LE COLLÈGE D'HARCOURT ET LE PROFESSEUR GRENAN.

Fondé à la fin du treizième siècle, sous le règne de Philippe le Bel, par un chanoine de Paris, de l'illustre famille d'Harcourt, en Normandie, ce collège était, en 1715, à l'apogée de la prospérité. Il la devait d'abord à son heureuse situation au centre du quartier des écoles, puis au zèle de son principal et au talent de ses professeurs, mais tout particulièrement au mérite du professeur de rhétorique Bénigne Grenan, qui en était le maître le plus renommé après en avoir été le plus brillant élève. Grenan avait alors trentesix ans, et telle était depuis longtemps sa réputation d'humaniste, que Rollin, qui s'y connaissait, voulut, quand il prit la direction du Collège de Beauvais, l'enlever au Collège d'Harcourt pour l'attacher à son collège; mais tous les efforts du bon Rollin, ses ruses même, dit-on, échouèrent devant l'énergique résistance du principal d'Harcourt et l'attachement filial du jeune professeur pour le collège qui l'avait formé.

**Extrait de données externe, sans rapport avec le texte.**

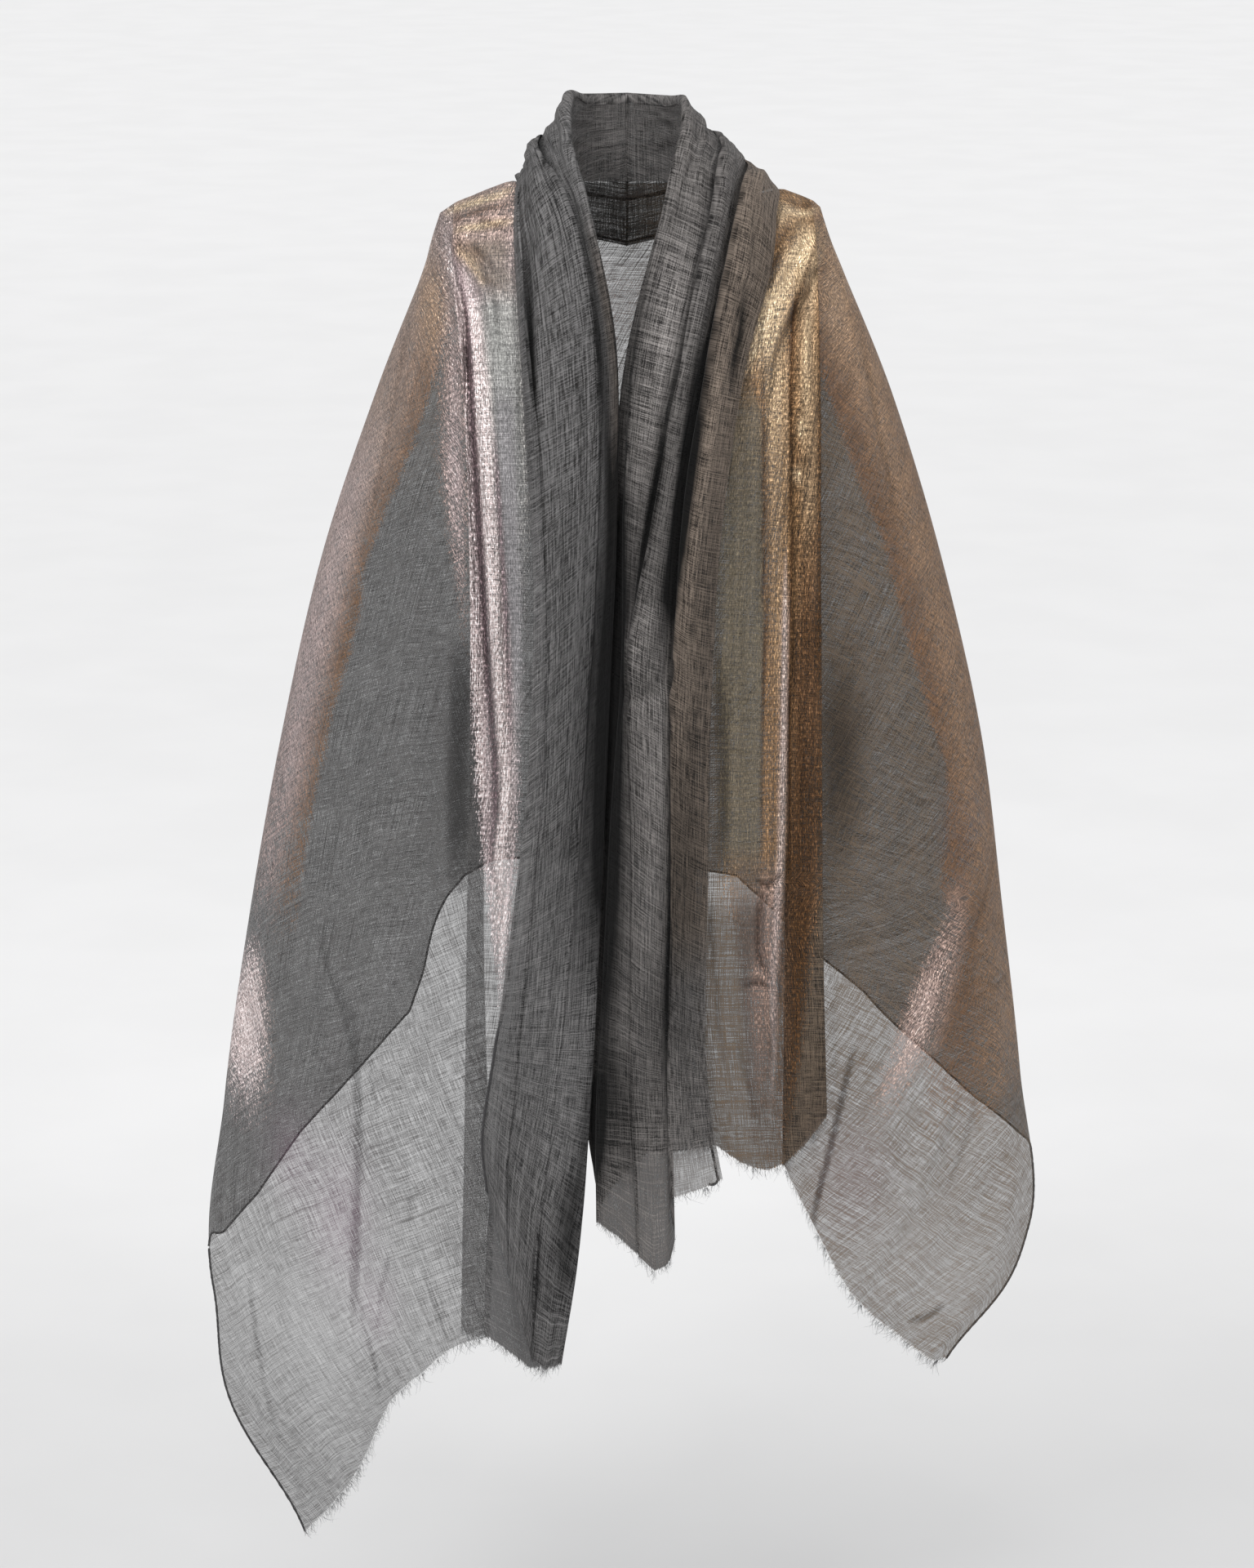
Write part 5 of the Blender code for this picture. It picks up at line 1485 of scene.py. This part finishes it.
def see_through(n, turn, yarn, slubs, mask, warmth):
    """How much of what is behind the cloth hides: the yarn, its plies, and the frayed ends."""
    plies = n.attribute("plies")
    warm_cover = n.calc("MULTIPLY", warmth, 0.12)
    holes = n.remap(n.calc("MULTIPLY_ADD", slubs, 0.08, yarn), 0.60, 1.05, 0.36, 0.94, False)
    holes = n.calc("MINIMUM", n.calc("MAXIMUM", n.calc("ADD", holes, warm_cover), 0.1), 0.95)
    cover = n.calc("MULTIPLY_ADD", n.calc("SUBTRACT", 0.92, holes), n.calc("MULTIPLY", mask, 0.7), holes)
    open_share = n.calc("SUBTRACT", 1.0, cover)
    more = n.calc("MAXIMUM", plies, 0.0)
    fewer = n.calc("MINIMUM", plies, 0.0)
    gathered = n.calc("SUBTRACT", 1.0, n.calc("POWER", open_share, n.calc("ADD", more, 1.0)))
    gathered = n.calc("MULTIPLY", gathered, n.calc("ADD", fewer, 1.0))
    frayed = n.calc("SUBTRACT", n.noise(1500, 26, 0.0, turn + 10), n.attribute("fray"))
    return n.calc("MULTIPLY", gathered, n.remap(frayed, -0.42, -0.12))


def cloth_material(name, turn, yarn_colour, warm_colour):
    """Heathered sheer cashmere whose foil, stains, wear and painted shade of folds come from the mesh's
    layers.
    """
    material = bpy.data.materials.new(name)
    n = Nodes(material)
    deep, lustre = n.attribute("deep"), n.attribute("lustre")
    yarn, heather, slubs, threads_up = woven(n, turn)
    bare, warmth = yarn_look(n, heather, slubs, deep, yarn_colour, warm_colour)
    mask, foil_colour, streak = foil_look(n, turn, heather, deep, lustre)
    n.put(n.shader.inputs["Base Color"], n.mix(mask, bare, foil_colour))
    n.put(n.shader.inputs["Metallic"], n.calc("MULTIPLY", mask, n.calc("MULTIPLY_ADD", lustre, 0.5, 0.4)))
    rough = n.calc("MULTIPLY_ADD", heather, -0.08, 0.86)
    polish = n.calc("MULTIPLY", mask, n.calc("MULTIPLY_ADD", lustre, 0.30, 0.18))
    n.put(n.shader.inputs["Roughness"], n.calc("SUBTRACT", rough, polish))
    n.shader.inputs["Sheen Weight"].default_value = 0.05
    n.shader.inputs["Sheen Roughness"].default_value = 0.45
    n.shader.inputs["Specular IOR Level"].default_value = 0.22
    n.put(n.shader.inputs["Alpha"], see_through(n, turn, yarn, slubs, mask, warmth))

    crumple = n.calc("MULTIPLY_ADD", n.noise(320, 220, 0.0, turn + 11), 0.8, n.calc("MULTIPLY", streak, 0.7))
    folds = n.calc("MULTIPLY", crumple, n.calc("MULTIPLY", mask, n.calc("ADD", lustre, 0.15)))
    relief = n.calc("MULTIPLY_ADD", threads_up, 0.22, folds)
    n.put(n.shader.inputs["Normal"], n.bump(relief, 0.0022, 0.8))
    return material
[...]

Les œuvres de Grenan, conservées dans des recueils classiques connus des seuls humanistes, sont considérables; mais, hélas! elles sont toutes écrites en latin; et l'on s'at

triste vraiment, quand on les parcourt, de voir tant d'esprit, de savoir et de talent à jamais ensevelis dans l'oubli. Ce sont des harangues composées pour des solennités classiques ou religieuses, des discours de distribution de prix dont l'ensemble forme un traité complet d'éducation littéraire et morale, selon les idées de l'époque. Très solides de fond et non moins élégantes de forme, les haranges latines de Grenan étaient regardées par les humanistes de l'Université comme le vrai modèle du genre, je veux dire du genre cicéronien; car, en dépit de certains novateurs, la vieille Université gardait, comme une de ses traditions les plus chères, le culte de l'orateur romain, et Grenan en était un des fidèles les plus fervents.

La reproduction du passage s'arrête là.